INSTRUCTIONS TO FOLLOW: In the listing that follows, the range to quote begins at the line that has "attach(obj, body)" and ends after the line that has "return node.outputs[0]"; quote it verbatim and add nothing.

───── ROWS

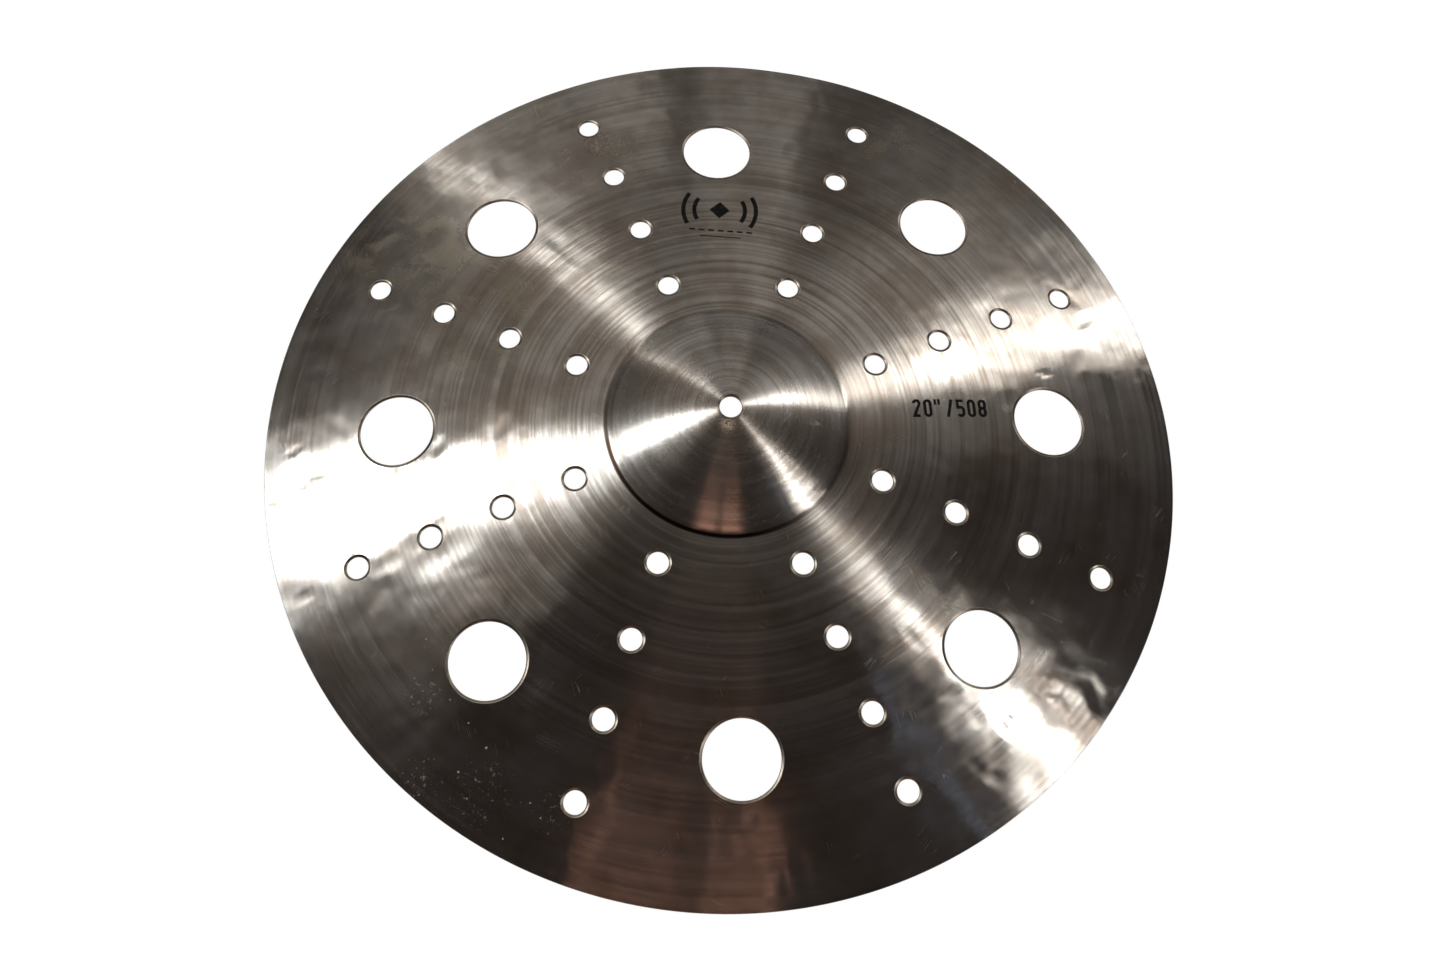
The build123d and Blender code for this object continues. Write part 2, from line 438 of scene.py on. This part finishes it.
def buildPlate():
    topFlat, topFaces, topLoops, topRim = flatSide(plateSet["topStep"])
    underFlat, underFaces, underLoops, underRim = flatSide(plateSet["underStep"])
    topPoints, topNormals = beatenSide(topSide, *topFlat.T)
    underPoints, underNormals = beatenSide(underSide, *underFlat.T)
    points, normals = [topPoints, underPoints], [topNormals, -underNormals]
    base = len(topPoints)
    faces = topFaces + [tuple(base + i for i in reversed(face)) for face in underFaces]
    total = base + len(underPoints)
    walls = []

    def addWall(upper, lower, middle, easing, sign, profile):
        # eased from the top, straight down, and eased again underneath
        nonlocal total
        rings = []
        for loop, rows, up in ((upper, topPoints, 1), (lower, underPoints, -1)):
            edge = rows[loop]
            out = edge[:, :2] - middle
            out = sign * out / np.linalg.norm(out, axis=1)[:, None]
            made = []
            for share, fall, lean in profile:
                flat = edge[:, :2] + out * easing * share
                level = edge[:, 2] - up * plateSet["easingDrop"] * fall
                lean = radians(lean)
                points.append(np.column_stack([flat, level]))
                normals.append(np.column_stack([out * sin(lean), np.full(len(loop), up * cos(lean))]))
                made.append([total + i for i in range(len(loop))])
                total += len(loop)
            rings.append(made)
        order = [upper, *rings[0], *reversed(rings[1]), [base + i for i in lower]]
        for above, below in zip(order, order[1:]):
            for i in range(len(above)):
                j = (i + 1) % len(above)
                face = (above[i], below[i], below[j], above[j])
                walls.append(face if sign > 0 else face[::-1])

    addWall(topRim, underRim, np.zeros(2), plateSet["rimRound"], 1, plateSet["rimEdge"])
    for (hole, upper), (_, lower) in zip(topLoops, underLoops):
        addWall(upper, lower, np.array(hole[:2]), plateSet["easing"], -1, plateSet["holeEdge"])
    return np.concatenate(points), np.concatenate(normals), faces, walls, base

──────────
───── ROWS

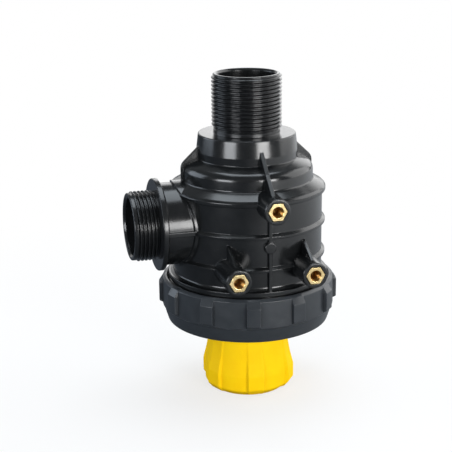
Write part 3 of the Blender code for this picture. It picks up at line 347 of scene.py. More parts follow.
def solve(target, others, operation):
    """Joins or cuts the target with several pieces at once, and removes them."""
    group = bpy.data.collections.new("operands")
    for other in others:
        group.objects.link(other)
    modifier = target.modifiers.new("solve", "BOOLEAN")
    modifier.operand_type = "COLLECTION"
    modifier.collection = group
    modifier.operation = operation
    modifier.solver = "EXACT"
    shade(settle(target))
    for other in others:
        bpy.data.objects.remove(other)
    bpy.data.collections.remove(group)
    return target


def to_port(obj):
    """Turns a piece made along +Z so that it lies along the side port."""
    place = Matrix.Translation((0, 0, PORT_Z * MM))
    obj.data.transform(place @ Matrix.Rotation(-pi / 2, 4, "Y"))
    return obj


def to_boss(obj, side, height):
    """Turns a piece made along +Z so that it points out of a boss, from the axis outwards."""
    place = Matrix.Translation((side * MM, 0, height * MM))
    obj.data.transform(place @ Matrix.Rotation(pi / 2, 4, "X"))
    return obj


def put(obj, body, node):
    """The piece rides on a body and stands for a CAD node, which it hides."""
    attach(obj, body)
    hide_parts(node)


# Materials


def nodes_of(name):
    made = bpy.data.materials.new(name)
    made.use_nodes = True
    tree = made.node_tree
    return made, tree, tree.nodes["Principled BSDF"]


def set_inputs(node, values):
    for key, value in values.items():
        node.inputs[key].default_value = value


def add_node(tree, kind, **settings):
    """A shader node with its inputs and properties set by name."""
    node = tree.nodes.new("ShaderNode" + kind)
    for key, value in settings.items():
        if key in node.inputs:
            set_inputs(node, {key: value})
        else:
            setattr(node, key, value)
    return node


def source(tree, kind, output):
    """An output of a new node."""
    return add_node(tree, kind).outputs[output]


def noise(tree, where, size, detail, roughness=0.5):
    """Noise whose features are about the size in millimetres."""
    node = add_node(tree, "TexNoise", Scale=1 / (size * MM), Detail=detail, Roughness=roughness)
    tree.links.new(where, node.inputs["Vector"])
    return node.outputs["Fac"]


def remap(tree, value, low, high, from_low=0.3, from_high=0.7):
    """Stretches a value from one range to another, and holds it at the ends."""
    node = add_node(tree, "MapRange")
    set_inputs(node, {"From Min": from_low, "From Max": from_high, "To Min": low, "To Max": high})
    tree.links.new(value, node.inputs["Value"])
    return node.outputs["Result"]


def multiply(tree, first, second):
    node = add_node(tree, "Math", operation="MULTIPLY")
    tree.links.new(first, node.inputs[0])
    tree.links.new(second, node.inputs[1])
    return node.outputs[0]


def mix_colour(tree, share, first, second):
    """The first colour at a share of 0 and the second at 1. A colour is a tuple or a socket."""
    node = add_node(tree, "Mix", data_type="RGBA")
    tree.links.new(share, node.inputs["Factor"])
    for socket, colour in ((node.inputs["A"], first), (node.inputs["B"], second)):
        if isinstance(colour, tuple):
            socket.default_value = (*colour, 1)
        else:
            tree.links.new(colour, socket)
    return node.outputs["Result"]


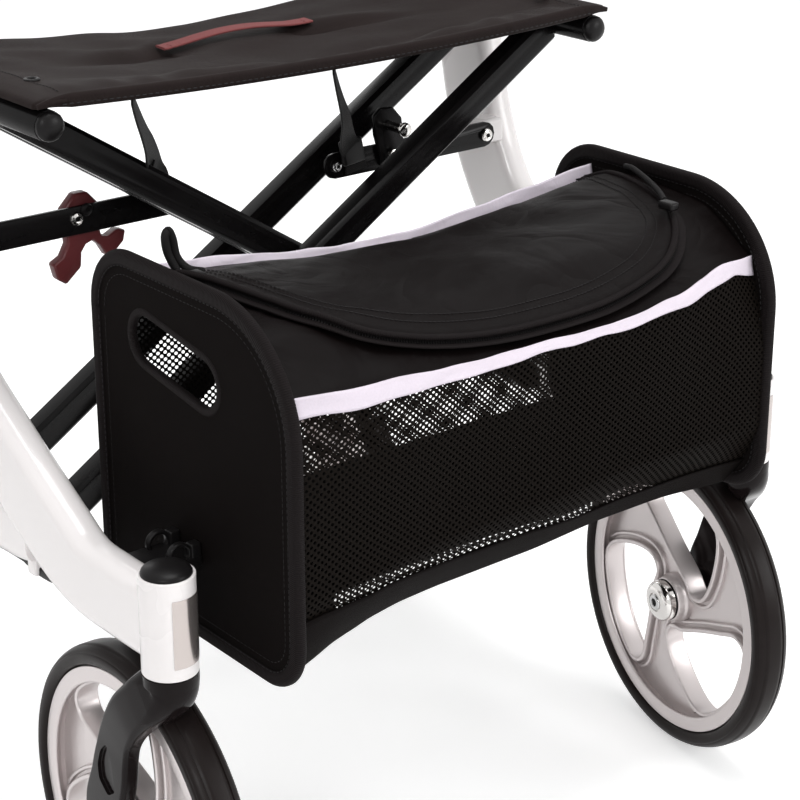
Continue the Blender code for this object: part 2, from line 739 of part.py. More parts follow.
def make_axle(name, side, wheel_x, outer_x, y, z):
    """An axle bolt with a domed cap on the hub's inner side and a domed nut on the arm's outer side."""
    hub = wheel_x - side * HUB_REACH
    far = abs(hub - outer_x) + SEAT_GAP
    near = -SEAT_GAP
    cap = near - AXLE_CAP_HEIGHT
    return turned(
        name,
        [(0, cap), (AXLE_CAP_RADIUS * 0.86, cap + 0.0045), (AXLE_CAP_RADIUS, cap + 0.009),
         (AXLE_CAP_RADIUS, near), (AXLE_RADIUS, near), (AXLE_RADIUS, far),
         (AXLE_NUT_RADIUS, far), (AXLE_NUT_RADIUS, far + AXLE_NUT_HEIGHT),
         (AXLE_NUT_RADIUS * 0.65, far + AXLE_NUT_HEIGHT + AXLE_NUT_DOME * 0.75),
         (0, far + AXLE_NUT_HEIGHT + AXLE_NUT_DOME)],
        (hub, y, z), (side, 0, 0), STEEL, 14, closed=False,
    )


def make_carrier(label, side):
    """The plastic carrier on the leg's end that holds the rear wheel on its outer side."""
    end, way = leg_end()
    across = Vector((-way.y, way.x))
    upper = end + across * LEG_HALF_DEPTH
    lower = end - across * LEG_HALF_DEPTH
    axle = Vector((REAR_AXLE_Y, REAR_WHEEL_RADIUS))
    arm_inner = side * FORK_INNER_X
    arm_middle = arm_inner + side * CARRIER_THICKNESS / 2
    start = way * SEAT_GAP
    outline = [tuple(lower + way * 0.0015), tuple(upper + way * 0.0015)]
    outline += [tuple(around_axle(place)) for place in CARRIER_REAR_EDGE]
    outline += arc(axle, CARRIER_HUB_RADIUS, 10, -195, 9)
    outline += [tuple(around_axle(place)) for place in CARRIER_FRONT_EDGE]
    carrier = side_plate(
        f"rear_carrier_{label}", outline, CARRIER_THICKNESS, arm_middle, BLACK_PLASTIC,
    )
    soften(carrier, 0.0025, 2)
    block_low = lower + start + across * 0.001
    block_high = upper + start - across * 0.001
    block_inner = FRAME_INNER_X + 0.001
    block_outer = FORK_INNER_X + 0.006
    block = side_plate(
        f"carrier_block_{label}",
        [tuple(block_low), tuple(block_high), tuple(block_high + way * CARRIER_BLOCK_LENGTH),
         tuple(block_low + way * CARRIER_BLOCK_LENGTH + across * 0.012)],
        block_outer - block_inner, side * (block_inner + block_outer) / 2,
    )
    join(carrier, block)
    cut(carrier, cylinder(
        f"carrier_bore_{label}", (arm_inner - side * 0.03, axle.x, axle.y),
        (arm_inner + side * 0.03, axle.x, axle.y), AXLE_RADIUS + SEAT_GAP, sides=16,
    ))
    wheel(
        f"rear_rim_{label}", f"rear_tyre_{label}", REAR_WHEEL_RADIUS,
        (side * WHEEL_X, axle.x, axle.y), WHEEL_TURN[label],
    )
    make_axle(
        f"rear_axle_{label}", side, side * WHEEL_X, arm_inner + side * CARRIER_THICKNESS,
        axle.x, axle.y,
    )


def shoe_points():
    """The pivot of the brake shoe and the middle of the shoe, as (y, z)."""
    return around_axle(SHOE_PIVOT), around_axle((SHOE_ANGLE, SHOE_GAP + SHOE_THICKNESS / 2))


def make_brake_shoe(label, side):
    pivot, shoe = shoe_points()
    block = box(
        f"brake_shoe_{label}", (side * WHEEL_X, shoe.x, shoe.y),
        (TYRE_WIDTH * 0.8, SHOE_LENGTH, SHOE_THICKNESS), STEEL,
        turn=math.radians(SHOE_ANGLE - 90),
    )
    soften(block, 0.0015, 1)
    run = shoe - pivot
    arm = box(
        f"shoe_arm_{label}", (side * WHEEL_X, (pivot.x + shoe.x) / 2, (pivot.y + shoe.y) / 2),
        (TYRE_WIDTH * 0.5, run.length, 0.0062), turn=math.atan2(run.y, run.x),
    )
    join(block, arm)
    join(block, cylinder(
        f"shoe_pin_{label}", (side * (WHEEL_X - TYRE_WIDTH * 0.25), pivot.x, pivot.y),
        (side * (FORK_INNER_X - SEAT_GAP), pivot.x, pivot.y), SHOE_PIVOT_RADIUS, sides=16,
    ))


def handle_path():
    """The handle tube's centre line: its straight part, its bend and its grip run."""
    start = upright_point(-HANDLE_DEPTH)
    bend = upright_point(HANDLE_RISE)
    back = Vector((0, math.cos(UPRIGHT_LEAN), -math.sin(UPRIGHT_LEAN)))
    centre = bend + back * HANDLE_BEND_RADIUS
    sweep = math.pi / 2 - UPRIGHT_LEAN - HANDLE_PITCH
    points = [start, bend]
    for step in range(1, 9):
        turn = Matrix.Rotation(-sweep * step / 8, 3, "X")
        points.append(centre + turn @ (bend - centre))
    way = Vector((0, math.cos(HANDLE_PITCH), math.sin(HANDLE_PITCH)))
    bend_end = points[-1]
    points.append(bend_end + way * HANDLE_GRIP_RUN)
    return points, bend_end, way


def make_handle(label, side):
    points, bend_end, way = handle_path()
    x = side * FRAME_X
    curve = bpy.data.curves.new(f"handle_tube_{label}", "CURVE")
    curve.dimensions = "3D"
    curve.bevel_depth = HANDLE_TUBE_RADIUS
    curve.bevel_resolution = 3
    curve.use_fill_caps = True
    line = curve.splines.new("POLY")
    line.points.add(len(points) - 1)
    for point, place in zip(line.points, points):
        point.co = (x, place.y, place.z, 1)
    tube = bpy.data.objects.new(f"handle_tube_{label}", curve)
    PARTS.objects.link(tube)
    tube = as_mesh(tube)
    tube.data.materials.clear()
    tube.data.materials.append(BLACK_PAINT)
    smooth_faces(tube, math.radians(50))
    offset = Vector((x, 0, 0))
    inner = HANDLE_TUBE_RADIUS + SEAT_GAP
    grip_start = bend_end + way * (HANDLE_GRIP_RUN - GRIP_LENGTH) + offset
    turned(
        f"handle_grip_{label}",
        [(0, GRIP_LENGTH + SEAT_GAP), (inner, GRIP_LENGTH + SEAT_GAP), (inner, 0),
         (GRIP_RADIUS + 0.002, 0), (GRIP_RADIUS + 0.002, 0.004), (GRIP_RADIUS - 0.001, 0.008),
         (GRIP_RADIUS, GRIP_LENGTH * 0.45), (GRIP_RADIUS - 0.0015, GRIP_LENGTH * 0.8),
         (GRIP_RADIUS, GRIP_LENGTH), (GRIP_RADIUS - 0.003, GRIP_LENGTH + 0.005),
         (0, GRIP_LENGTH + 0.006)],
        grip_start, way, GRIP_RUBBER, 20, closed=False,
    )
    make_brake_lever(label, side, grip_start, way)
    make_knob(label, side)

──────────
───── ROWS

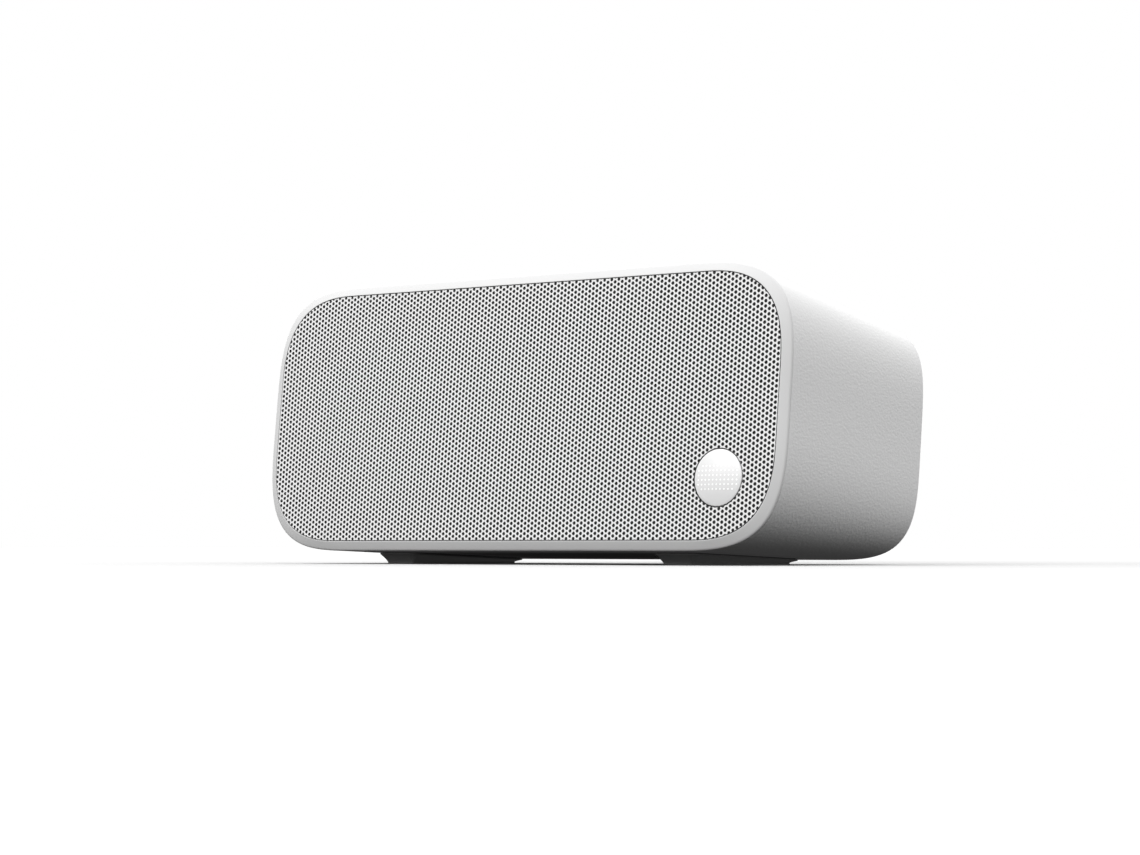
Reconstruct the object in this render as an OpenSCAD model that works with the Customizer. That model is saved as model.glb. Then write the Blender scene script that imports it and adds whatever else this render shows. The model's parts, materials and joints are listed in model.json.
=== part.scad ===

──────────

OUTPUT BELOW:
    attach(obj, body)
    hide_parts(node)


# Materials


def nodes_of(name):
    made = bpy.data.materials.new(name)
    made.use_nodes = True
    tree = made.node_tree
    return made, tree, tree.nodes["Principled BSDF"]


def set_inputs(node, values):
    for key, value in values.items():
        node.inputs[key].default_value = value


def add_node(tree, kind, **settings):
    """A shader node with its inputs and properties set by name."""
    node = tree.nodes.new("ShaderNode" + kind)
    for key, value in settings.items():
        if key in node.inputs:
            set_inputs(node, {key: value})
        else:
            setattr(node, key, value)
    return node


def source(tree, kind, output):
    """An output of a new node."""
    return add_node(tree, kind).outputs[output]


def noise(tree, where, size, detail, roughness=0.5):
    """Noise whose features are about the size in millimetres."""
    node = add_node(tree, "TexNoise", Scale=1 / (size * MM), Detail=detail, Roughness=roughness)
    tree.links.new(where, node.inputs["Vector"])
    return node.outputs["Fac"]


def remap(tree, value, low, high, from_low=0.3, from_high=0.7):
    """Stretches a value from one range to another, and holds it at the ends."""
    node = add_node(tree, "MapRange")
    set_inputs(node, {"From Min": from_low, "From Max": from_high, "To Min": low, "To Max": high})
    tree.links.new(value, node.inputs["Value"])
    return node.outputs["Result"]


def multiply(tree, first, second):
    node = add_node(tree, "Math", operation="MULTIPLY")
    tree.links.new(first, node.inputs[0])
    tree.links.new(second, node.inputs[1])
    return node.outputs[0]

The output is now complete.